À l’issue des deux guerres totales s’observent aussi des « transferts de population » et expulsions de minorités décidés sur décret ou dans le cadre de traités internationaux. Ils relèvent de logiques d’homogénéisation de la nation et s’inscrivent parfois explicitement dans un processus d’épuration plus large (Allemands des Sudètes).
Clore l’épuration
Les enjeux politiques d’après 1944 colorent fortement l’ampleur et les formes de l’épuration dans chaque pays. En Europe du Nord et de l’Ouest, l’épuration devient un argument dans les affrontements entre partis : certains estiment qu’elle doit être close assez vite pour consacrer les énergies à la reconstruction, dont elle n’est qu’un préalable, d’autres militent pour qu’elle soit plus sévère et exhaustive, certains enfin la dénoncent comme illégitime.

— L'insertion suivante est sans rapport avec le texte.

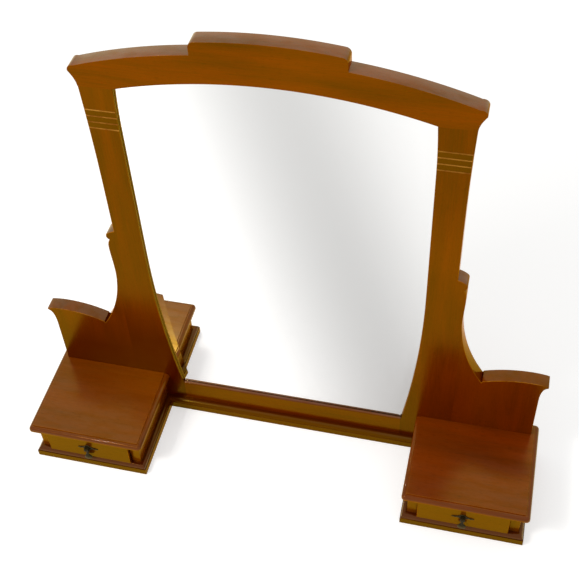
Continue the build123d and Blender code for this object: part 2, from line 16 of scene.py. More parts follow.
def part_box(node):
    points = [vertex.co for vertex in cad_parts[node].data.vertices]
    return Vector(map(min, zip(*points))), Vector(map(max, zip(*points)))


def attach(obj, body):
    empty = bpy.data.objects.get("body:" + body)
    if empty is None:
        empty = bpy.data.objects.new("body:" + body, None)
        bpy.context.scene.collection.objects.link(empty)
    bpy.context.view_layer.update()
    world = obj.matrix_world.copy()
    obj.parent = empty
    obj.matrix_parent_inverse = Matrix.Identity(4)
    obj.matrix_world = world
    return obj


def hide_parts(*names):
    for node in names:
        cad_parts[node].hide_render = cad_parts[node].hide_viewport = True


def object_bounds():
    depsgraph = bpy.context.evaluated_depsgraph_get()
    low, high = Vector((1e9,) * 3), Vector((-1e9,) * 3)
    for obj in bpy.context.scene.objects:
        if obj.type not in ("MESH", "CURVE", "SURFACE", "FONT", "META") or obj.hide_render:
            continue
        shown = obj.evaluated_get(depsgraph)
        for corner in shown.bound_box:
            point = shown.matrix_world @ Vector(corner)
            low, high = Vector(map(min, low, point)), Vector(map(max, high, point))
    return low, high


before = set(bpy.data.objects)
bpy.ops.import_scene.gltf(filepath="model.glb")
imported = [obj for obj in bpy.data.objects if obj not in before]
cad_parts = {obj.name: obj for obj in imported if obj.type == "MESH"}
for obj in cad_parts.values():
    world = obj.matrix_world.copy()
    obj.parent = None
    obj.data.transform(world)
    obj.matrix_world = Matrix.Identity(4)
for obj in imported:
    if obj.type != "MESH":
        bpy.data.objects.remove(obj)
cad_low, cad_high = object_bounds()
MM = 0.001
print("frame is", [round(side / MM, 1) for side in cad_high - cad_low], "mm")

# %% [markdown]
# ## The camera
# The picture looks down on the mirror from the front, a little from its right, so all uprights
# lean together towards the bottom. Place and lens were worked out from the straight edges of the
# boards, because a camera that matches them shows every later mistake in a shape. The shift is
# small: the picture is cropped a little off its middle.

# %% Camera
camera_data = bpy.data.cameras.new("camera")
camera_data.sensor_width = 36
camera_data.lens = 66.107
camera_data.shift_x = 0.0228
camera_data.shift_y = -0.0114
camera_data.clip_end = 40
camera = bpy.data.objects.new("camera", camera_data)
camera.location = (0.3669, -1.2438, 1.8536)
camera.rotation_euler = (radians(42.340), radians(2.859), radians(13.759))
bpy.context.scene.collection.objects.link(camera)
bpy.context.scene.camera = camera
bpy.context.scene.view_settings.view_transform = "Standard"
print("lens", camera_data.lens, "mm, camera at", [round(part, 3) for part in camera.location])

# %% [markdown]
# ## Reading patterns
# A finish is a small network of nodes, and the same few joints come back in all of them: a
# pattern stretched along the grain, a range mapped onto another, two colours blended. Naming
# them once keeps every finish below short. All patterns read object coordinates, so they stay
# in the wood when a drawer moves.

# %% Node helpers


def wire(tree, value, socket):
    """Sets an input, or links it to another node's output."""
    if isinstance(value, bpy.types.NodeSocket):
        tree.links.new(value, socket)
    else:
        socket.default_value = value


def feed(tree, target, **sockets):
    """Wires a node's inputs by name."""
    for name, value in sockets.items():
        wire(tree, value, target.inputs[name.replace("_", " ")])


def node(tree, kind, **sockets):
    made = tree.nodes.new(kind)
    feed(tree, made, **sockets)
    return made


def calculate(tree, how, first, second):
    made = tree.nodes.new("ShaderNodeMath")
    made.operation = how
    wire(tree, first, made.inputs[0])
    wire(tree, second, made.inputs[1])
    return made.outputs[0]


def spread(tree, value, low, high, to_low=0.0, to_high=1.0):
    """Maps part of a range onto another, clamped."""
    return node(tree, "ShaderNodeMapRange", Value=value, From_Min=low, From_Max=high,
                To_Min=to_low, To_Max=to_high).outputs["Result"]


def blend(tree, share, first, second):
    """Mixes two colours; at a share of 0 only the first shows."""
    made = tree.nodes.new("ShaderNodeMix")
    made.data_type = "RGBA"
    feed(tree, made, Factor=share, A=first, B=second)
    return made.outputs["Result"]


def grain_space(tree, along, seed, squeeze):
    """Object coordinates squeezed along the grain, shifted so that no two boards are alike."""
    place_in = tree.nodes.new("ShaderNodeTexCoord")
    return node(tree, "ShaderNodeMapping", Vector=place_in.outputs["Object"],
                Scale=[squeeze if axis == along else 1 for axis in "XYZ"],
                Location=(seed * 0.37, seed * 0.53, seed * 0.71)).outputs["Vector"]


def grain(tree, along, seed, squeeze, scale, detail, roughness, distortion=0.0):
    """A noise that is drawn out along the board; a larger scale makes it finer."""
    return node(tree, "ShaderNodeTexNoise", Vector=grain_space(tree, along, seed, squeeze),
                Scale=scale, Detail=detail, Roughness=roughness, Distortion=distortion).outputs["Fac"]


def relief(tree, height, strength, depth):
    """Tilts the surface by a pattern, as fine ridges would."""
    return node(tree, "ShaderNodeBump", Height=height, Strength=strength,
                Distance=depth).outputs["Normal"]


def marked(tree, name):
    """The value that a mark on the mesh has here."""
    made = tree.nodes.new("ShaderNodeAttribute")
    made.attribute_name = name
    return made.outputs["Fac"]


def fresh_shader(name):
    """A new material, its node tree and its main shader."""
    made = bpy.data.materials.new(name)
    made.use_nodes = True
    return made, made.node_tree, made.node_tree.nodes["Principled BSDF"]


print("helpers ready: calculate, spread, blend, grain, relief, marked")

# %% [markdown]
# ## Light
# A studio is mostly large white surfaces. The world gives the even part of the light, and rays
# that show it directly find it brighter than it shines, so the background is white. One soft
# lamp from the front left models the boards. It is hidden from glossy rays, because the lids
# would carry its image into the mirror. A small narrow one beside it draws the thin white
# streaks that run along rounded edges.

# %% World and lamps
SKY_LIGHT, SKY_SEEN = 0.62, 1.0


def seen_directly(tree):
    """1 for rays that show a surface itself or its image, 0 for rays that only carry light."""
    rays = tree.nodes.new("ShaderNodeLightPath").outputs
    seen = calculate(tree, "MAXIMUM", rays["Is Camera Ray"], rays["Is Glossy Ray"])
    return calculate(tree, "MAXIMUM", seen, rays["Is Transmission Ray"])


world = bpy.data.worlds.new("studio")
bpy.context.scene.world = world
world.use_nodes = True
sky = world.node_tree
feed(sky, sky.nodes["Background"], Color=(1, 1, 1, 1),
     Strength=spread(sky, seen_directly(sky), 0, 1, SKY_LIGHT, SKY_SEEN))


def lamp(name, place, target, size, power, colour=(1, 1, 1)):
    """A soft square lamp that faces a point."""
    data = bpy.data.lights.new(name, "AREA")
    data.shape = "RECTANGLE"
    data.size, data.size_y = size
    data.energy = power
    data.color = colour
    holder = bpy.data.objects.new(name, data)
    holder.location = place
    holder.rotation_euler = (Vector(target) - Vector(place)).to_track_quat("-Z", "Y").to_euler()
    bpy.context.scene.collection.objects.link(holder)
    return holder


key = lamp("key", (-1.5, -1.5, 2.3), (0, 0, 0.4), (0.9, 0.9), 30, (1, 0.97, 0.92))
key.visible_glossy = False
lamp("glint", (-0.92, -1.11, 1.74), (-0.3, -0.19, 0.1), (0.14, 0.05), 4)
print("lamps:", [light.name for light in bpy.data.lights])

# %% [markdown]
# ## Floor
# A sheet of pale paper, flat and dull, that keeps the object's shadow. What the camera, the
# mirror and the varnish see of it is lifted to white by a little glow that other rays don't
# meet, so the paper looks white and still adds no light of its own to the wood.

# %% Floor
FLOOR_HALF, FLOOR_GLOW = 9, 0.48


def floor_material():
    made, tree, shader = fresh_shader("pale_floor")
    feed(tree, shader, Base_Color=(0.8, 0.8, 0.79, 1), Roughness=0.9, Specular_IOR_Level=0.0,
         Emission_Color=(1, 1, 1, 1),
         Emission_Strength=calculate(tree, "MULTIPLY", seen_directly(tree), FLOOR_GLOW))
    return made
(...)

En Allemagne occupée, l’épuration participe de la dénazification, un processus perçu jusqu’aux années 1960 par les citoyens comme imposé par les vainqueurs – même si les Allemands participent aux procédures – avant que la génération suivante ne vienne confronter celle de ses parents à leurs actes durant la guerre. L’Europe centrale et orientale dominée par l’Armée rouge conduit une épuration influencée par le processus de soviétisation autant que par l’expérience de guerre vécue par chaque pays. Partout, le principe de sanction des traîtres est limité par les besoins de la reconstruction matérielle et par l’établissement de récits nationaux sur le comportement des gouvernements et populations durant le conflit. L’épuration d’après-guerre s’achève par des amnisties décrétées à la fin des années 1940 et dans la décennie suivante, tandis que dans l’administration des dispositifs de réintégration sont mis en place. Pour autant, plusieurs pays excluent des amnisties les individus impliqués dans les assassinats de masse et renoncent dans leur cas à l’application de la prescription.